Sunday, July 14, 2013

What the Zimmerman Case Tells Us about America

I have not followed the Zimmerman-Martin case with much interest, as media spectacles of these sorts generally bother me. But it has been impossible to ignore and the not guilty verdict rendered by the all-female, sex member jury yesterday certainly does give one pause. What, if anything, does it tell us about our legal system? How does it relate to larger debates on race and gun control? How does the case relate to masculinity? I will consider each of these in turn.

The first point to be made regards the rather troubling Florida laws that allowed for this decision in the first place. Florida has a very broad definition of self-defense and allows for deadly force in response to imminent threat. However, as with the Zimmerman case, it’s extremely hard to prove that someone was in imminent threat. Zimmerman’s lawyers claimed as much, but it seems telling that he wouldn’t take the stand in his own defense. The reality of the case, as summed up well in an op ed in the Miami Herald (Link), is that a man with a loaded gun saw a black teenager he thought was suspicious, called the police, was told not to pursue the teen, did so anyway, got into a confrontation with said youth and then shot him dead. Even if the teen was in fact threatening his life, which seems unlikely, none of this would have happened if he simply let the teen take his skittles home with him. If legal systems across the country adopted the stand your ground standard in Florida, I feel the country would soon feel like the wild wild west, with racial, class and even age profiling leading to even more senseless deaths than already occur in the U.S. each year because of our lax gun control laws.

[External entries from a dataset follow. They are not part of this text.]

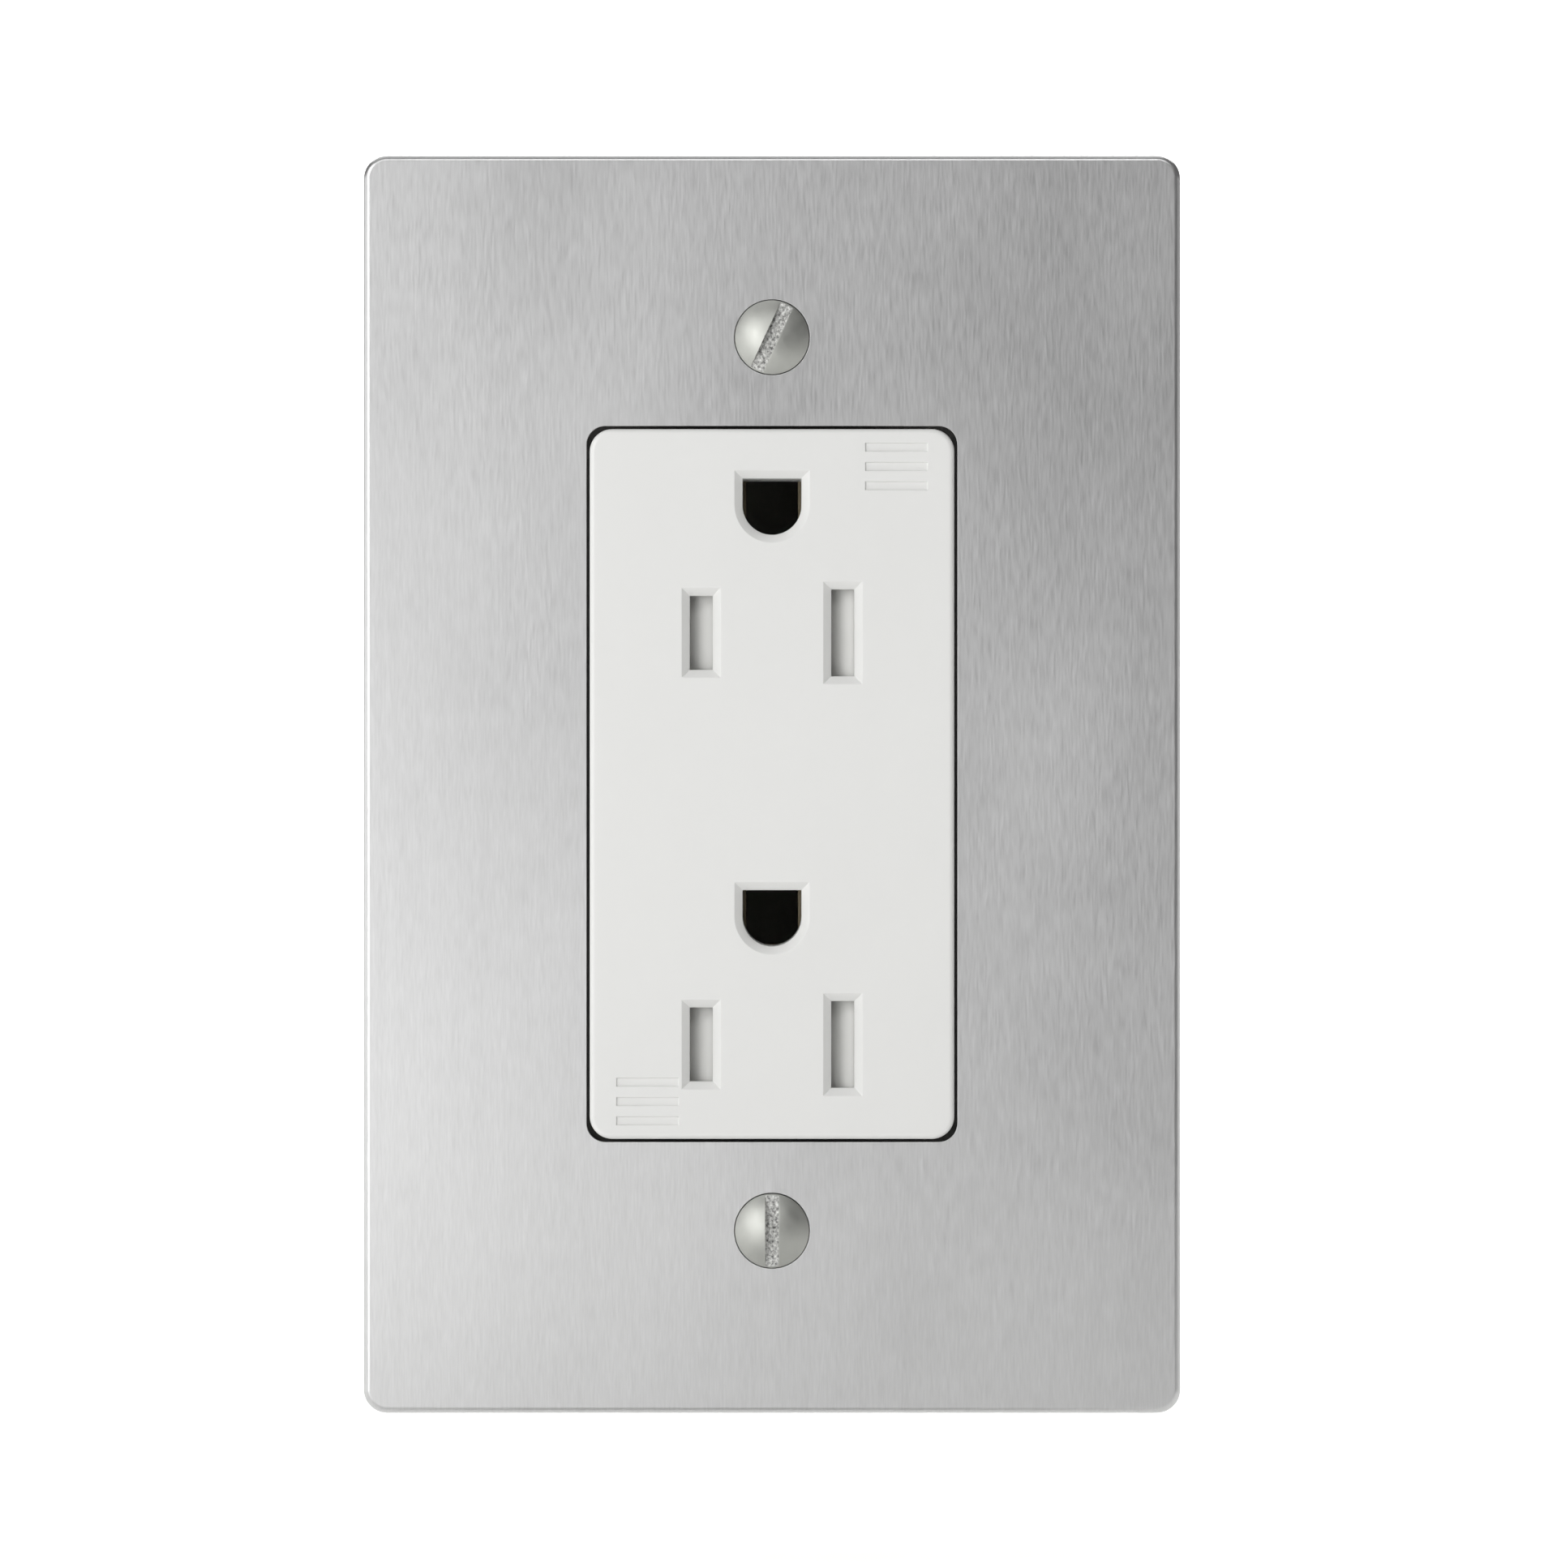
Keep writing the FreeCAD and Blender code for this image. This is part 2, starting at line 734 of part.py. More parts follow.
def face_housing():
    """The moulded face with its bevelled apertures, and the housing behind it that holds the shutters."""
    body = new_body("face_housing")
    inside = cell.face_front - cell.face_wall
    flange = rounded(cell.flange_width, cell.flange_height, cell.flange_corner)
    face = rounded(cell.face_width, cell.face_height, cell.face_corner)
    pad(body, cell.seam_front, cell.flange_front, [flange])
    pad(body, cell.flange_front, cell.face_front, [face])
    dress(body, "Fillet", cell.face_round, lambda edge: in_plane(edge, cell.face_front.value))
    wall = 2 * cell.housing_wall
    hollow = centred(cell.flange_width - wall, cell.flange_height - wall)
    pocket(body, cell.seam_front, inside, [hollow])
    for outlet in (cell.outlet_upper, cell.outlet_lower):
        pin = outlet + cell.pin_rise
        pad(body, cell.sleeve_back, inside + CLEARANCE, [pin_outline(pin, cell.sleeve_wall)])
    for end in (UPPER, LOWER):
        for side in (LEFT, RIGHT):
            place_at = cell.boss_x * side, cell.boss_z * end
            drill(body, "Additive", cell.boss_radius, cell.seam_front, inside + CLEARANCE, *place_at)
            drill(body, "Subtractive", cell.boss_hole, cell.seam_front, inside - 1, *place_at)
    pocket(body, cell.sleeve_back, cell.face_front, list(aperture_outlines()))
    dress(body, "Chamfer", cell.bevel, at_aperture)
    pocket(body, cell.seam_front, cell.rail_front, [rail_notch()])
    pocket(body, cell.face_front - cell.mark_depth, cell.face_front, list(mark_bars()))
    finish(body, "face_housing")


def shutter(label, outlet):
    """The slide behind one outlet's blade slots. Both blades press its ramps and push it to the right."""
    body = new_body(label)
    back, front, low = cell.shutter_back, cell.shutter_front, cell.shutter_front - cell.ramp_drop
    window_left = cell.blade_pitch / 2 - cell.shutter_travel - cell.shutter_window / 2
    window_right = window_left + cell.shutter_window
    right_ramp = cell.shutter_right
    # The profile is seen from below: X runs to the right and heights run back from the wall plane.
    profile = [
        (cell.shutter_left, -low),
        (cell.shutter_left + cell.ramp_run, -front),
        (window_left, -front),
        (window_left, -low),
        (window_right, -low),
        (window_right + cell.ramp_run, -front),
        (right_ramp, -front),
        (right_ramp, -back),
        (cell.shutter_left, -back),
    ]
    half = cell.shutter_half
    pad(body, outlet - half, outlet + half, [profile], "XY_Plane")
    window_half = half - cell.shutter_border
    window = rectangle(window_left, window_right, outlet - window_half, outlet + window_half)
    pocket(body, back, front, [window])
    spring_seat = cell.shutter_right - cell.spring_seat
    radius = cell.spring_radius + cell.spring_wire + 2 * CLEARANCE
    seat = rectangle(spring_seat, cell.shutter_right, outlet - radius, outlet + radius)
    pocket(body, cell.spring_front - radius, front, [seat])
    finish(body, label)


def shutter_tray(label, outlet):
    """The tray that a shutter slides on, with guides beside it and a stop for its spring."""
    wide, half = cell.tray_half_width, cell.tray_half
    low, high = outlet - half, outlet + half
    back, guide_front = cell.rail_front, cell.guide_front
    floor = block(-wide, wide, back, cell.tray_front, low, high)
    upper_guide = block(-wide, wide, cell.tray_front, guide_front, outlet + cell.guide_inner, high)
    lower_guide = block(-wide, wide, cell.tray_front, guide_front, low, outlet - cell.guide_inner)
    stop = block(cell.spring_stop, wide, cell.tray_front, cell.face_front - cell.face_wall, low, high)
    reach, window_half = cell.tray_window / 2, cell.tray_window_half
    window_low, window_high = outlet - window_half, outlet + window_half
    notch_z = outlet - cell.outlet_lower - cell.boss_z
    tools = []
    for side in (LEFT, RIGHT):
        middle = cell.blade_pitch / 2 * side
        tools.append(block(middle - reach, middle + reach, back - 1, guide_front, window_low, window_high))
        notch = back - 1, cell.face_front, cell.boss_x * side, notch_z
        tools.append(forward_rod(cell.boss_radius + CLEARANCE, *notch))
    finish(cut(fuse([floor, upper_guide, lower_guide, stop]), tools), label)


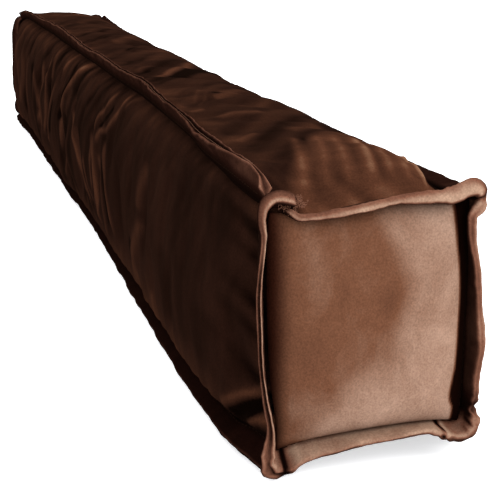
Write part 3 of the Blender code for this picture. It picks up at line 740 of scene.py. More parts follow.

This leads to the second point, about said gun control laws. Far too many innocent people are dying every year because of the ready access to weapons. I have made this point repeatedly on this blog and this is yet another example of the danger that exist in providing access to hand guns much less “assault” weapons. Given the power of the military and even police forces today, the old argument that we must remain armed to fight back government tyranny is absolutely absurd, coupled with the fact that largely peaceful revolts by people across the Middle East have sprouted democracy from the ashes of dictatorship. Gun control makes sense to everyone except the NRA, the corporate interests that back them and conservative pundits who need ammunition to keep their audiences angry and buying their ghost written books, redundant, hate-filled podcasts, rabble rousing t-shirts, patriotic hats and other Fox-bling bullshit.

The question of race is clearly at the heart of the matter. To put it simply, if we reversed roles, it is hard to believe the discourse and media framing surrounding the case would have been the same. Let’s just consider the alternative scenario for a moment. There have been several robberies in a working class black community over the past year and several men decide to start a neighborhood watch. A white teenager buys some skittles at a local 711 and decides to walk through said neighborhood on his way home. A black kid, who is a little scrawny and has been mugged in the past, sees the white kid and thinks he is suspicious. He approaches the white kid, who confronts him and a scuffle ensues. In the scuffle, the black man, who is armed, shoots the white kid in self-defense. Now, is there any chance that black man would get off? Would Fox News dedicate most of its “news” programming to defending the black man for months on end? Would people question the white teenagers background and conclude that he presented an imminent threat to the black man? Enough said on this point, I think.

Finally is the question of masculinity, which has been largely ignored in this trial. The emasculation of the American male has arguably been occurring for over a century, often indirectly reflected in popular culture from superhero comic books and films to Film Noir to Action Films and American Dream fare like Rocky (is it an accident the Italian Stallion beats a black man named “Apollo Creed” who is rich, successful, brash and wears an American flag during the fight?). Since the conservative revolution of Reagan, and maybe even earlier (look for example at King Kong, where a big ape is brought to America in chains on a boat from a far off island, serves as a slave to American consumers, breaks free, falls in love with a white woman and ultimately dies (“twas beauty that killed the beast”)), the restoration of masculinity lost by the white working class male in the 70s has been placed at the doorstep of affirmative action. Even as the claims of reverse racism are often absurd, they continue to dominate the conservative media landscape and political scene. Zimmerman was framed as a “soft” man who had failed to realize his dreams of a military or law enforcement career, a short, stocky guy who feared for his life against a young, MMA-trained black man who seemed steeped in that lost masculinity. But is it surprising that a young black male pursued by a Latino male on his way back from the store would confront that man? Is a teenager really to blame for a show of masculinity in the face of what appeared to be racial profiling? Are the challenges to masculinity brought on by the success of feminism and changing nature of what it means to be a man and a woman really the foundation for justifiable homicide? These are questions that should have been a larger part of the debate, rather than tired old racial stereotypes and notions of justifiable use of guns.


In the end, an unarmed black teenager was shot by a half-white, half-Latino man with a gun, who had pursued that black teenager for no other reason than his race. No one except George Zimmerman knows what happened that night, but do we really want to live in a society where that is acceptable?